Handley_Page
Draco interdum Vincit
- Joined
- Aug 18, 2007
- Posts
- 78,287
I spent a full day outside my cactus-garden cinderblock shack in 29 Palms, across from the HQ of Joshua Tree National Monument (then).
It began in the velvet black of a starry moonless night. The desert's bare, ragged Pinto Mountains a couple miles south slowly became visibly violet. Cool zephyrs zephed. Creatures crawled and cried, The sky brightened slightly, then more. Another slug of coffee with cheap tequila.
My sunrise roadrunner zooms across my shack. The sky, brighter and brighter. Animal sounds diminish; traffic picks up, mostly on the highway a mile north toward the vast USMC base. Some artillery fire in the distance.
Midday, the Pintos glare brightly white under the unrelenting sun. Dead air, not as hot as it could be, but incentive to remain under shade. Some birds. Some jets. Some creature(s) moving in the open desert, I can't quite tell what. More Mexican coffee.
The sun sinks into Los Angeles and evening attacks the desert. More birds, breezes, creature noises. The Pintos have cooled from white to gray to reddish-bluish to darker, and back to ominous shadows on the too-close horizon. Then the blackness of night returns, washed by the Milky Way. Time to crawl in.
Who says a day on the desert is boring? I didn't even have to hike.
You lucky blighter.
Although I have had similar experiences in places like the New Forest.

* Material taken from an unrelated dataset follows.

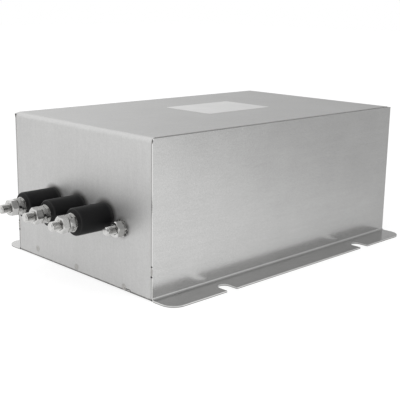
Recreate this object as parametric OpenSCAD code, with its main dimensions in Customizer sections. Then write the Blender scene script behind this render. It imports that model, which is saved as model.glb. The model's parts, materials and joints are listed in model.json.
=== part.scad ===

I have mentioned this before.
Traveling, I stopped at a suburban Trader Joes store for meager supplies. A tour bus pulled into the parking lot just in front of the store. A scad (that's a score or three) of Japanese-looking guys, well but casually dressed, ages 20s through 40s, spewed into the store, waving varied cameras, photographing everything (but not each other so much). This lasted about three minutes. Then they surged back onto the bus, which sped away.
I have zero fucking explanations.
Ah; if it's Tuesday, it must be Austria [or similar]
(a standing joke)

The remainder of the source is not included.